── ROWS ──

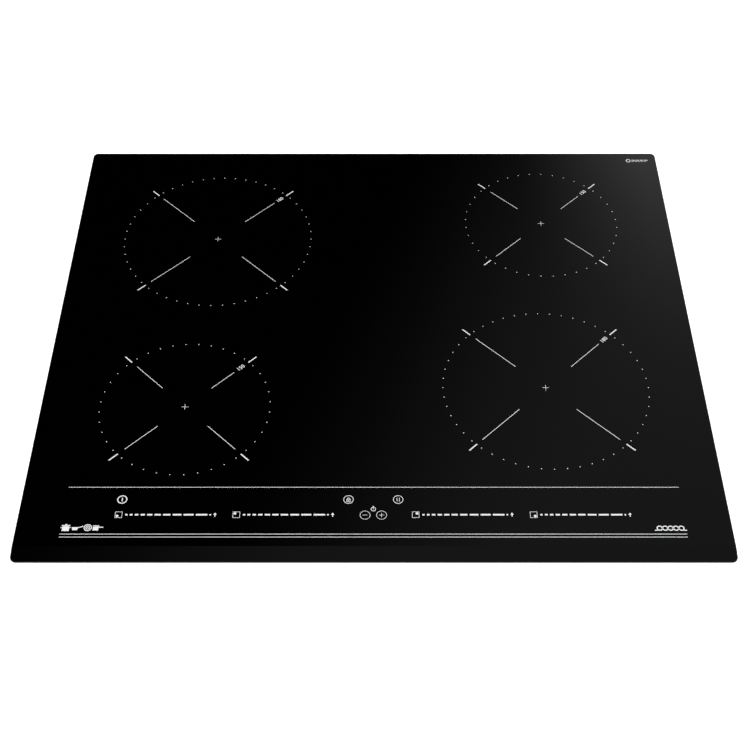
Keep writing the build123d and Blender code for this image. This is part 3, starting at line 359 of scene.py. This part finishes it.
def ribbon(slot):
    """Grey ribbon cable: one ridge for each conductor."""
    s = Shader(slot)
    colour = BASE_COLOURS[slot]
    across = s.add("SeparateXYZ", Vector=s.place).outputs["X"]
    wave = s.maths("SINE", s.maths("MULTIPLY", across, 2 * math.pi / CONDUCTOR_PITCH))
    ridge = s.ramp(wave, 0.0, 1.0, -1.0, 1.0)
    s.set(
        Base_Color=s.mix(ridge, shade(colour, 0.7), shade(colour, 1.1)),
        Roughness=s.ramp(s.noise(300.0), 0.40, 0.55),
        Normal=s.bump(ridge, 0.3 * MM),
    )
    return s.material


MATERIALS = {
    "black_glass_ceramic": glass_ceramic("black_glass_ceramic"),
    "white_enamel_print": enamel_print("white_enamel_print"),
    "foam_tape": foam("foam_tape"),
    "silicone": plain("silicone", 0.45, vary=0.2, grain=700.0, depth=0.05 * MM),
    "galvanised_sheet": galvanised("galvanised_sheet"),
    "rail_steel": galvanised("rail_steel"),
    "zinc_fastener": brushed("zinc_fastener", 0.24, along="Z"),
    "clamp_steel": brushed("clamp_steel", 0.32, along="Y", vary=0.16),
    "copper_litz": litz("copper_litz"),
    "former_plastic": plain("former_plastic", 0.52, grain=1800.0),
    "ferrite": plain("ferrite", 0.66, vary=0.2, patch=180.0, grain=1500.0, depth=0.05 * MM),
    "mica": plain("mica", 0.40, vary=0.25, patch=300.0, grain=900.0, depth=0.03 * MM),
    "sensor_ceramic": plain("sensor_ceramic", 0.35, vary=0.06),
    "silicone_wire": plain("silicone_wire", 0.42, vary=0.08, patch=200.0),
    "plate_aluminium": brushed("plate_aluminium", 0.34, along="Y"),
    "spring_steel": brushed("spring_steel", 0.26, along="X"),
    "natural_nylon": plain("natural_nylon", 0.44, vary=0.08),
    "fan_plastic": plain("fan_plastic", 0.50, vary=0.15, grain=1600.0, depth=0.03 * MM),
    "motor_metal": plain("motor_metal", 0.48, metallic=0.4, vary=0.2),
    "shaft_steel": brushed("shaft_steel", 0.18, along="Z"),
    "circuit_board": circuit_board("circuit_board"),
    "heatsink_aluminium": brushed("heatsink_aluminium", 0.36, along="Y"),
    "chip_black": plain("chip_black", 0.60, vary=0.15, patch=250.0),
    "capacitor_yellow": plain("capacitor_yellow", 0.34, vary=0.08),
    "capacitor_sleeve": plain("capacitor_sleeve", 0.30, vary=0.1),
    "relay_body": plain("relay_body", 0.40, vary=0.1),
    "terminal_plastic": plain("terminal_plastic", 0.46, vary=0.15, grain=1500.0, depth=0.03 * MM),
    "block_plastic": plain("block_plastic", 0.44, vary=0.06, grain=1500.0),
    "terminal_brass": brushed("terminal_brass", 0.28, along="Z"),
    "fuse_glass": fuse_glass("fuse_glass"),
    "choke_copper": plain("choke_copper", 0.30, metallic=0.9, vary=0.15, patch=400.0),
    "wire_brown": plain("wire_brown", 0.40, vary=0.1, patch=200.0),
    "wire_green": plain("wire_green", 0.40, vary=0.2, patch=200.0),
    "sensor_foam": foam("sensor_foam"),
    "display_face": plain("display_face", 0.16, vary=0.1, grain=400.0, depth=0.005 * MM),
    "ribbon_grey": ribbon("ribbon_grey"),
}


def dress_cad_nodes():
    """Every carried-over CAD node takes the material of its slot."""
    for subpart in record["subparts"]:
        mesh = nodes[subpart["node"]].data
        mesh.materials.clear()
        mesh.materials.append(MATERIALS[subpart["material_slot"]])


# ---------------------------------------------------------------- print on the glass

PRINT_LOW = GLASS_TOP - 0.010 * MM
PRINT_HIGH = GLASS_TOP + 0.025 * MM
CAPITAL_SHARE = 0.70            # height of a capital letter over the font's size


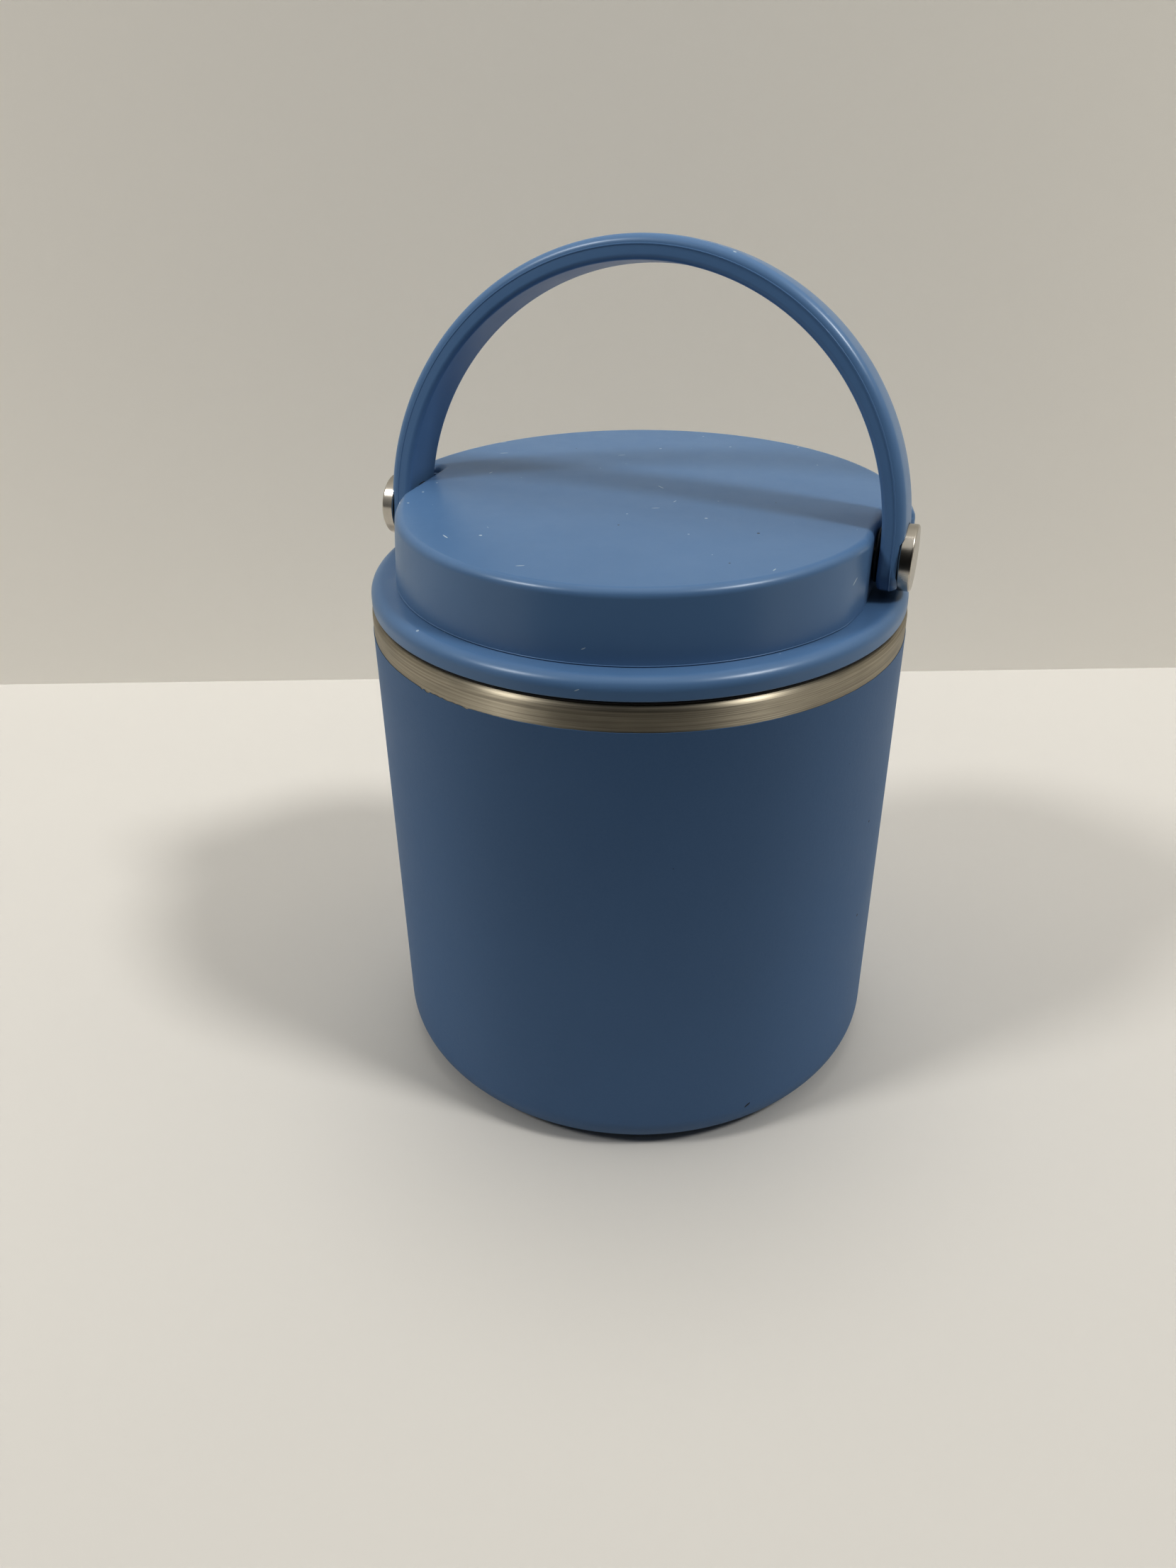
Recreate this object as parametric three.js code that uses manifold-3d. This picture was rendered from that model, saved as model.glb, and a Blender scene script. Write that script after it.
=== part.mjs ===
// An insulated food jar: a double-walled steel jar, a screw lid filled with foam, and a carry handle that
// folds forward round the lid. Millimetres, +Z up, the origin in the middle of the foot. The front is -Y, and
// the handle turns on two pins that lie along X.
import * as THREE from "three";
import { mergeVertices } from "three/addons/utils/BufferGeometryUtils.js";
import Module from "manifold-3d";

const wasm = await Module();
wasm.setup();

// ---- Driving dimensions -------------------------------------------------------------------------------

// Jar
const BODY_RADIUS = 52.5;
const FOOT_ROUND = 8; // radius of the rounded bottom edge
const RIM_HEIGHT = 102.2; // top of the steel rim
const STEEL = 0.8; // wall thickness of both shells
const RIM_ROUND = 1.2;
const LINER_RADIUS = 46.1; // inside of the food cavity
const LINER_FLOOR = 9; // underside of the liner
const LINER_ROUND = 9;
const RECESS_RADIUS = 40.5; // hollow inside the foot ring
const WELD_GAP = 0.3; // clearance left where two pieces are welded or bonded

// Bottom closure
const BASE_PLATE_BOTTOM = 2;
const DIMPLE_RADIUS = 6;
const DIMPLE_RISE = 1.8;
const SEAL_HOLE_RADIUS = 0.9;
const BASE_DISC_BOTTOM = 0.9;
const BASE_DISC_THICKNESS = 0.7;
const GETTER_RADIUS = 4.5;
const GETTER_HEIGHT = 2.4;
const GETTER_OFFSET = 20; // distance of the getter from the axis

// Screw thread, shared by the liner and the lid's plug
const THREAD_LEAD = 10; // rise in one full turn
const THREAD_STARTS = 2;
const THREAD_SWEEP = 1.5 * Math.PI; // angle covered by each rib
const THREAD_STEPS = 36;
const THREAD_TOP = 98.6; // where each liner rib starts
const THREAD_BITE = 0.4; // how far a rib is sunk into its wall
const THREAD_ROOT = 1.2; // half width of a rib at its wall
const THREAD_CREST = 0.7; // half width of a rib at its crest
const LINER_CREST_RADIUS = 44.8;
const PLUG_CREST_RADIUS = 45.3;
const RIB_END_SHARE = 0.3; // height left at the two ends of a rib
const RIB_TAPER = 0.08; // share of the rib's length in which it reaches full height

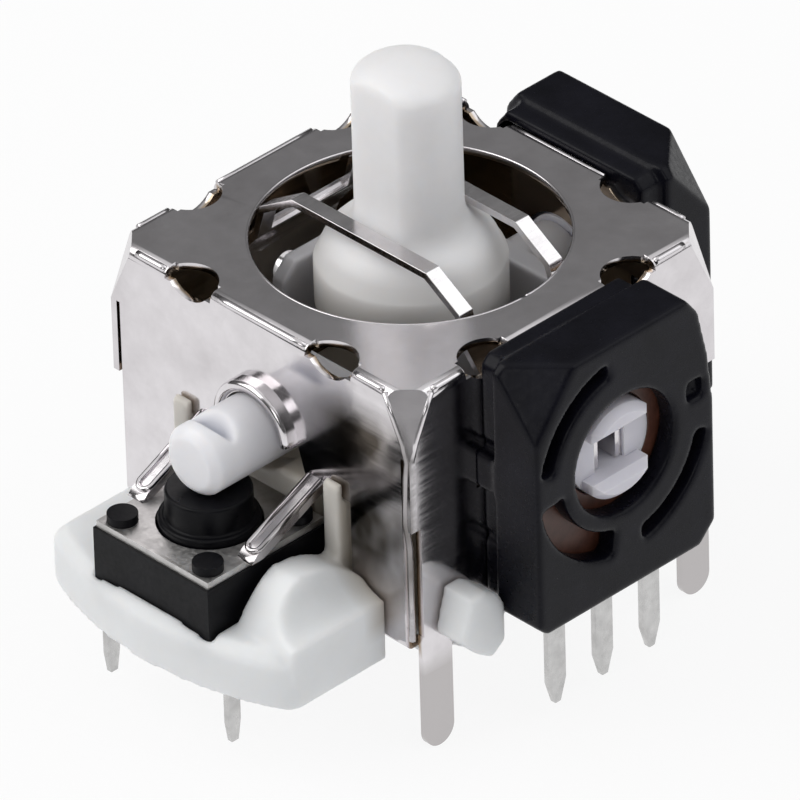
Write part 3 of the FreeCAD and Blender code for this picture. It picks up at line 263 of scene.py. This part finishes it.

───

WHAT YOU ARE ASKED TO DO: Only the lines from the start of the data to the line holding "return s.material" are wanted; return them exactly, both ends included.

RESPONSE FOR THIS EXERCISE:
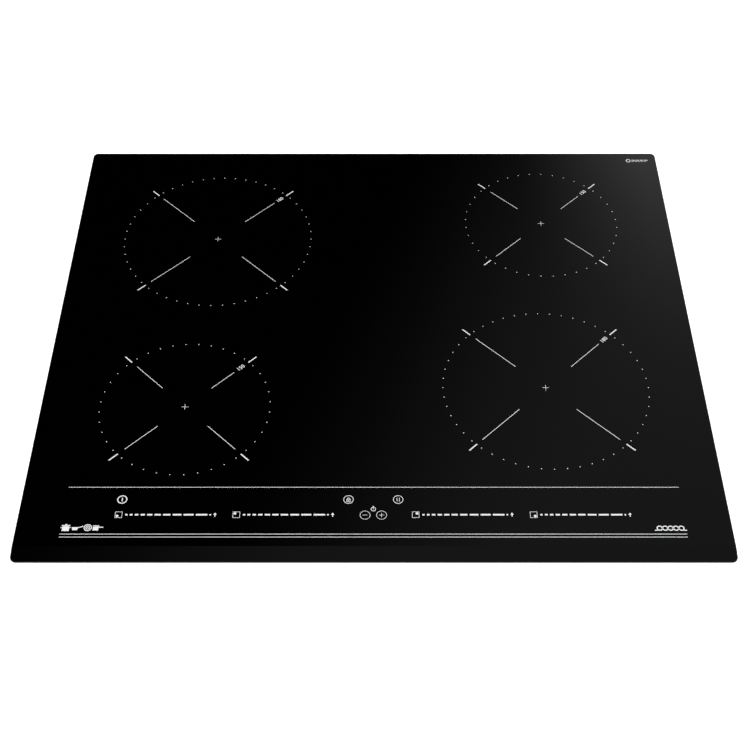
Keep writing the build123d and Blender code for this image. This is part 3, starting at line 359 of scene.py. This part finishes it.
def ribbon(slot):
    """Grey ribbon cable: one ridge for each conductor."""
    s = Shader(slot)
    colour = BASE_COLOURS[slot]
    across = s.add("SeparateXYZ", Vector=s.place).outputs["X"]
    wave = s.maths("SINE", s.maths("MULTIPLY", across, 2 * math.pi / CONDUCTOR_PITCH))
    ridge = s.ramp(wave, 0.0, 1.0, -1.0, 1.0)
    s.set(
        Base_Color=s.mix(ridge, shade(colour, 0.7), shade(colour, 1.1)),
        Roughness=s.ramp(s.noise(300.0), 0.40, 0.55),
        Normal=s.bump(ridge, 0.3 * MM),
    )
    return s.material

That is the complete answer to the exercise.